Filmmaker Werner Herzog was invited down to Antarctica to make a documentary about life there, although he warned his sponsors that he was in no way going to make a film about "fluffy penguins". Instead, he wanted his questions about Mother Nature answered, like why, if some animals are more intelligent than others, don't they do more - if a chimpanzee is so clever, why does it not ride a goat off into the sunset? Then there was the human question about why we wear masks and feathers and set off in pursuit of the bad guy, but more importantly, why do people want to live in the remotest part of the world at all?
If this sounds like a confusing way to begin a nature documentary, then rest assured you do find yourself adjusting to the mindset of Herzog by the time he reaches the very South of this planet, and his obsession with the cruelties of the animal and plant kingdoms, along with the uncaring elements that cover the continent he visits with ice, do start to make sense. This could easily be a simple enough run through of what life is like there at the McMurdo Station, which is where he stays as his base of operations, as there are interviews with the staff and excursions out into the freezing wilds, but with that eerie Herzog narration, you're sent into a weirdly dreamlike atmosphere.
It helps that this can be very funny too, mainly down to our guide's irascibility in the face of a small settlement that, to his dismay, features such "abominations" as bowling alleys, an aerobics centre and an ATM machine. He tells us he cannot wait to get out of this place and start exploring, but there is the matter of a training course first, which he takes great delight in showing the visitors making a hash of in their attempts to simulate travelling through a blizzard by stumbling around with buckets on their heads and failing miserably to find their bearings. You get the impression that Herzog is immensely satisfied with this: see, nature cares nothing for you!
You can also feel his delight when he meets a research scientist who spends his days diving under the ice to the sea below and collecting tiny creatures, who tells him that the world beneath their feet is a violent and hostile one, and that he believes the environment probably won't put up with mankind for much longer: a clip of the scientists watching the vintage fantasy Them! envisages this as science fiction concepts of the revenge of our world, something almost imminent. In fact, Herzog seems very at home with the people who have gravitated to the South Pole, as they all have stories that could very well match his own.
In most documentaries of this type, the filmmakers wish to divorce themselves from the events they are recording, but Herzog has an agenda to place his own worldview right at the heart of the sights he shoots. Continually, he will interrupt an interviewee with his own observations in voiceover, or undercut the beauty of some remarkable photography with a pertinent opinion, although he is just as likely to allow the images to speak for themselves. The part that everyone will remember features, funnily enough, one of those penguins: after a hilarious conversation with a taciturn expert on the birds who has to field questions on the homosexuality of penguins and whether they can become deranged, Herzog captures one of them wandering away alone into the vast landscape to certain death; it's weirdly moving watching the little guy essentially committing unwitting suicide. As usual with this director's documentaries, there is a strange mix of his unsentimentality and the striking visuals he shows us; it's not quite classic, but this is one of his better efforts.

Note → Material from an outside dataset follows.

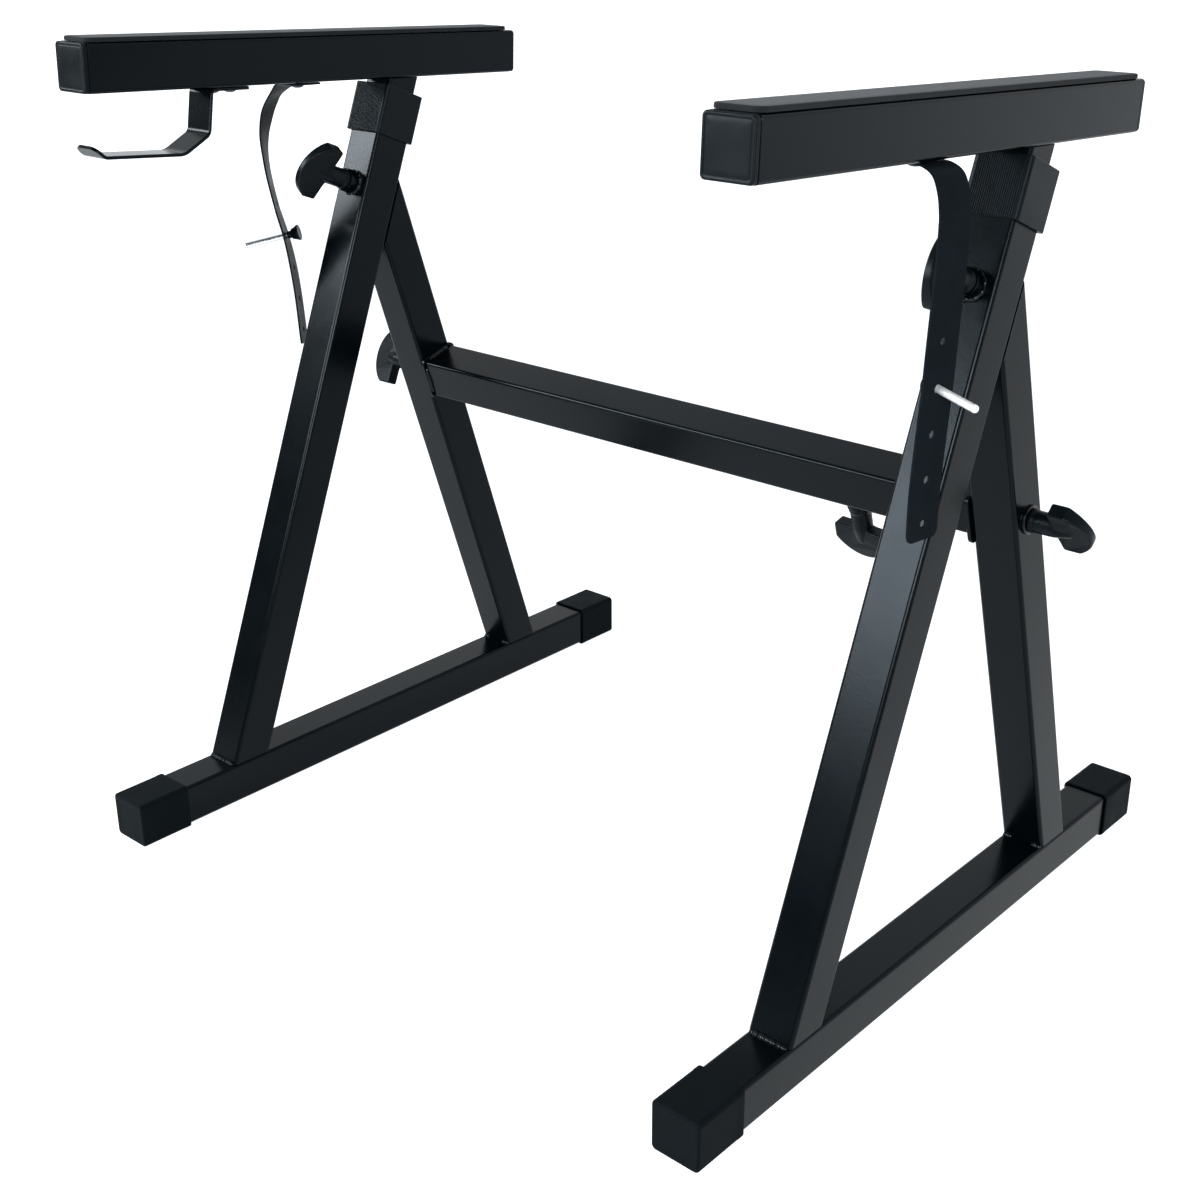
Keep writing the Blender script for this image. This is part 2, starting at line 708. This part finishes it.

Eccentric German writer/director known equally for his brilliant visionary style and tortuous filming techniques. After several years struggling financially to launch himself as a filmmaker, Herzog began his career with the wartime drama Lebenszeichen and surreal comedy Even Dwarfs Started Small. But it was the stunning 1972 jungle adventure Aguirre, Wrath of God that brought him international acclaim and began his tempestuous working relationship with Klaus Kinski. The 1975 period fable Heart of Glass featured an almost entirely hypnotised cast, while other Herzog classics from this era include Stroszek, the gothic horror Nosferatu the Vampyre and the spectacular, notoriously expensive epic Fitzcarraldo.
Herzog's subsequent work is perhaps less well known but he has continued to direct both provocative feature films (Cobra Verde, Invincible, Bad Lieutenant: Port of Call New Orleans) and intriguing documentaries, most notably My Best Fiend, detailing his love/hate relationship with the late Kinski and 2005's highly acclaimed Grizzly Man. Herzog has also been the subject of two Les Blank documentaries: Burden of Dreams (about the making of Fitzcarraldo) and the hilarious Werner Herzog Eats His Shoe (in which he does just that).